- **Stated exercise**
Return the listing below in full, with every line exactly as it is.

- **Raw data**

--------------------------------

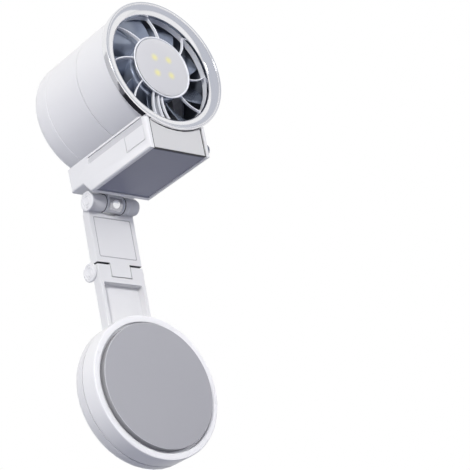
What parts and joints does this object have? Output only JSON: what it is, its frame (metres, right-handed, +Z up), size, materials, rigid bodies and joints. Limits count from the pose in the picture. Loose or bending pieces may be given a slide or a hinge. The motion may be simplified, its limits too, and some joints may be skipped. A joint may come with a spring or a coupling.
{
  "type": "portable fan",
  "caption": "Cylindrical turbo hand fan with a lamp in its hub, on a folding two-link arm with a round magnetic pad.",
  "frame": {"origin": "centre of the magnetic pad's front face", "axes": "+Z up along the unfolded arm; -Y is the way the pad and the fan face; +X is to the right as seen from the front"},
  "size_m": [0.066, 0.0646, 0.1989],
  "materials": {
    "white_shell": "satin gloss",
    "arm_grey": "satin",
    "plate_grey": "satin",
    "slate": "matte",
    "pad_rubber": "matte",
    "chrome": "polished",
    "grille_white": "glossy",
    "impeller_blue": "glossy",
    "lens": "frosted",
    "led": "satin",
    "board": "satin",
    "steel": "machined",
    "magnet": "plated",
    "battery": "satin film",
    "copper": "satin"
  },
  "bodies": {
    "disc": {"magnetic_pad": "pad_rubber", "disc_front_shell": "white_shell", "disc_rear_shell": "white_shell", "magnet_ring": "magnet", "steel_shield": "steel", "disc_hinge_pin": "steel"},
    "lower_arm": {"lower_link": "arm_grey", "mid_hinge_pin": "steel", "mid_hinge_cap_left": "white_shell", "mid_hinge_cap_right": "white_shell"},
    "upper_arm": {"upper_link": "arm_grey", "upper_link_cover": "arm_grey", "head_hinge_pin": "steel", "head_hinge_cap_left": "white_shell", "head_hinge_cap_right": "white_shell", "head_hinge_washer_left": "steel", "head_hinge_washer_right": "steel"},
    "fan_head": {"barrel_front": "white_shell", "barrel_rear": "white_shell", "front_bezel": "chrome", "front_grille": "grille_white", "rear_grille": "white_shell", "lamp_board": "board", "led_1": "led", "led_2": "led", "led_3": "led", "led_4": "led", "lamp_lens": "lens", "motor_mount": "grille_white", "motor_stator": "copper", "motor_bearing_1": "copper", "motor_bearing_2": "copper", "box_shell": "white_shell", "front_plate": "plate_grey", "bottom_panel": "slate", "battery_cell": "battery", "control_board": "board", "power_switch": "slate", "charging_inlet": "steel", "tension_screw": "chrome"},
    "rotor": {"impeller": "impeller_blue", "rotor_magnet": "magnet", "motor_shaft": "steel"},
    "button": {"power_button": "slate"},
    "inlet_door": {"inlet_cover": "white_shell"}
  },
  "joints": [
    {"name": "disc_hinge", "type": "hinge", "parent": "disc", "child": "lower_arm", "pos_m": [0, 0.01415, 0.0265], "axis": [1, 0, 0], "range_deg": [-90, 0]},
    {"name": "mid_hinge", "type": "hinge", "parent": "lower_arm", "child": "upper_arm", "pos_m": [0, 0.0172, 0.0585], "axis": [-1, 0, 0], "range_deg": [0, 180]},
    {"name": "head_tilt", "type": "hinge", "parent": "upper_arm", "child": "fan_head", "pos_m": [0, 0.0104, 0.0905], "axis": [1, 0, 0], "range_deg": [-45, 90]},
    {"name": "impeller_spin", "type": "hinge", "parent": "fan_head", "child": "rotor", "pos_m": [0, 0.0104, 0.1341], "axis": [0, -1, 0], "continuous": true},
    {"name": "power_button_press", "type": "slide", "parent": "fan_head", "child": "button", "axis": [-1, 0, 0], "range_m": [0, 0.0005], "stiffness_N_per_m": 1500},
    {"name": "inlet_cover_hinge", "type": "hinge", "parent": "fan_head", "child": "inlet_door", "pos_m": [-0.01615, -0.0326, 0.09675], "axis": [0, -1, 0], "range_deg": [0, 90]}
  ]
}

--------------------------------

- **Exercise response**
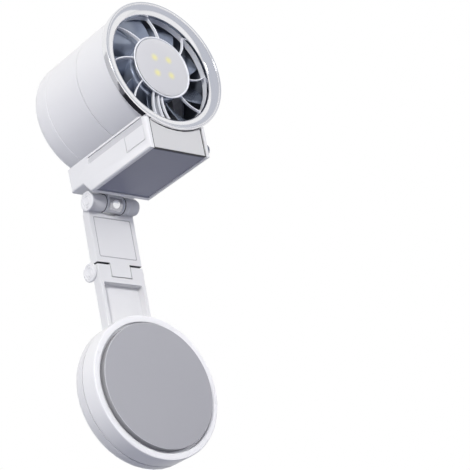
What parts and joints does this object have? Output only JSON: what it is, its frame (metres, right-handed, +Z up), size, materials, rigid bodies and joints. Limits count from the pose in the picture. Loose or bending pieces may be given a slide or a hinge. The motion may be simplified, its limits too, and some joints may be skipped. A joint may come with a spring or a coupling.
{
  "type": "portable fan",
  "caption": "Cylindrical turbo hand fan with a lamp in its hub, on a folding two-link arm with a round magnetic pad.",
  "frame": {"origin": "centre of the magnetic pad's front face", "axes": "+Z up along the unfolded arm; -Y is the way the pad and the fan face; +X is to the right as seen from the front"},
  "size_m": [0.066, 0.0646, 0.1989],
  "materials": {
    "white_shell": "satin gloss",
    "arm_grey": "satin",
    "plate_grey": "satin",
    "slate": "matte",
    "pad_rubber": "matte",
    "chrome": "polished",
    "grille_white": "glossy",
    "impeller_blue": "glossy",
    "lens": "frosted",
    "led": "satin",
    "board": "satin",
    "steel": "machined",
    "magnet": "plated",
    "battery": "satin film",
    "copper": "satin"
  },
  "bodies": {
    "disc": {"magnetic_pad": "pad_rubber", "disc_front_shell": "white_shell", "disc_rear_shell": "white_shell", "magnet_ring": "magnet", "steel_shield": "steel", "disc_hinge_pin": "steel"},
    "lower_arm": {"lower_link": "arm_grey", "mid_hinge_pin": "steel", "mid_hinge_cap_left": "white_shell", "mid_hinge_cap_right": "white_shell"},
    "upper_arm": {"upper_link": "arm_grey", "upper_link_cover": "arm_grey", "head_hinge_pin": "steel", "head_hinge_cap_left": "white_shell", "head_hinge_cap_right": "white_shell", "head_hinge_washer_left": "steel", "head_hinge_washer_right": "steel"},
    "fan_head": {"barrel_front": "white_shell", "barrel_rear": "white_shell", "front_bezel": "chrome", "front_grille": "grille_white", "rear_grille": "white_shell", "lamp_board": "board", "led_1": "led", "led_2": "led", "led_3": "led", "led_4": "led", "lamp_lens": "lens", "motor_mount": "grille_white", "motor_stator": "copper", "motor_bearing_1": "copper", "motor_bearing_2": "copper", "box_shell": "white_shell", "front_plate": "plate_grey", "bottom_panel": "slate", "battery_cell": "battery", "control_board": "board", "power_switch": "slate", "charging_inlet": "steel", "tension_screw": "chrome"},
    "rotor": {"impeller": "impeller_blue", "rotor_magnet": "magnet", "motor_shaft": "steel"},
    "button": {"power_button": "slate"},
    "inlet_door": {"inlet_cover": "white_shell"}
  },
  "joints": [
    {"name": "disc_hinge", "type": "hinge", "parent": "disc", "child": "lower_arm", "pos_m": [0, 0.01415, 0.0265], "axis": [1, 0, 0], "range_deg": [-90, 0]},
    {"name": "mid_hinge", "type": "hinge", "parent": "lower_arm", "child": "upper_arm", "pos_m": [0, 0.0172, 0.0585], "axis": [-1, 0, 0], "range_deg": [0, 180]},
    {"name": "head_tilt", "type": "hinge", "parent": "upper_arm", "child": "fan_head", "pos_m": [0, 0.0104, 0.0905], "axis": [1, 0, 0], "range_deg": [-45, 90]},
    {"name": "impeller_spin", "type": "hinge", "parent": "fan_head", "child": "rotor", "pos_m": [0, 0.0104, 0.1341], "axis": [0, -1, 0], "continuous": true},
    {"name": "power_button_press", "type": "slide", "parent": "fan_head", "child": "button", "axis": [-1, 0, 0], "range_m": [0, 0.0005], "stiffness_N_per_m": 1500},
    {"name": "inlet_cover_hinge", "type": "hinge", "parent": "fan_head", "child": "inlet_door", "pos_m": [-0.01615, -0.0326, 0.09675], "axis": [0, -1, 0], "range_deg": [0, 90]}
  ]
}